The euro area headline flash Harmonised Index of Consumer Prices (HICP) dropped to 1.2% year on year in May from 1.7% the previous month. Core inflation fell by 50bp to 0.8% y-o-y. While this reflects volatility stemming from the date of Easter this year, one can legitimately ask why inflation remains so low in the euro area, with the underlying inflation trend remaining close to 1.0% y-o-y. This remains a conundrum for the euro area’s outlook and the European Central Bank’s (ECB) next monetary policy moves, especially as several measures show that wage growth started to pick up last year. Recent research by the ECB may provide an answer. It found that firms’ willingness to absorb labour cost increases by squeezing their profit margins was delaying the pass-through to inflation. The softening of economic activity as 2018 likely held firms back from raising prices. |
Euro Area - HICP Inflation, 2010-2019 |
Overall, we expect May’s fall in core inflation to prove temporary. We expect it to bounce back to 1.0% y-o-y in June, which is probably more representative of the underlying trend. We still expect strengthening wage growth to support a gradual recovery in core inflation.
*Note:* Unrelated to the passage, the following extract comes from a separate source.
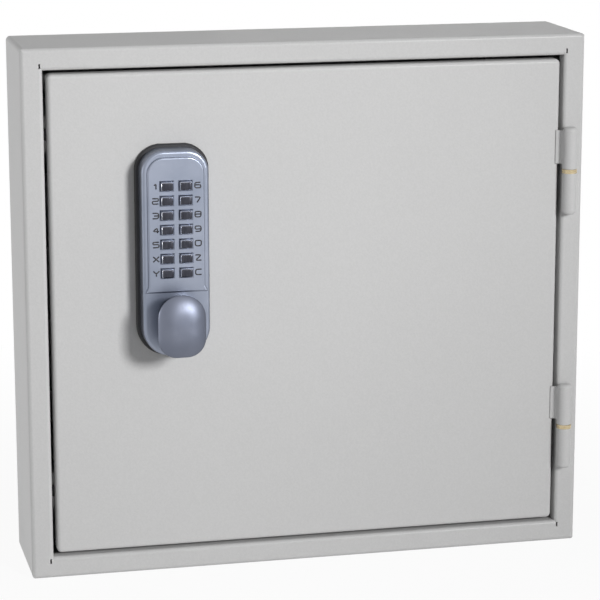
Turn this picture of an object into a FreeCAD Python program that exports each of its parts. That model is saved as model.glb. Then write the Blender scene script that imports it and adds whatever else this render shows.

Firms should be able to rebuild margins gradually if demand recovers and the downside risks (US auto tariffs, disorderly Brexit, intensification of the US-China trade dispute…) to our outlook do not materialise. However, those downside risks have increased significantly. An uncertain growth outlook as external risks increase could challenge the inflation outlook. We forecast headline inflation to average 1.2% in 2019 and 1.4% in 2020, with core inflation at 1.2% and 1.4%, respectively.
Amid growing external risks, potential ‘insurance’ rate cuts by the Federal Reserve and renewed signs of inflation expectations de-anchoring, we have changed our ECB rate call. Instead of starting to raise the deposit rate in 2H 20, we now expect the ECB to stay on hold throughout next year.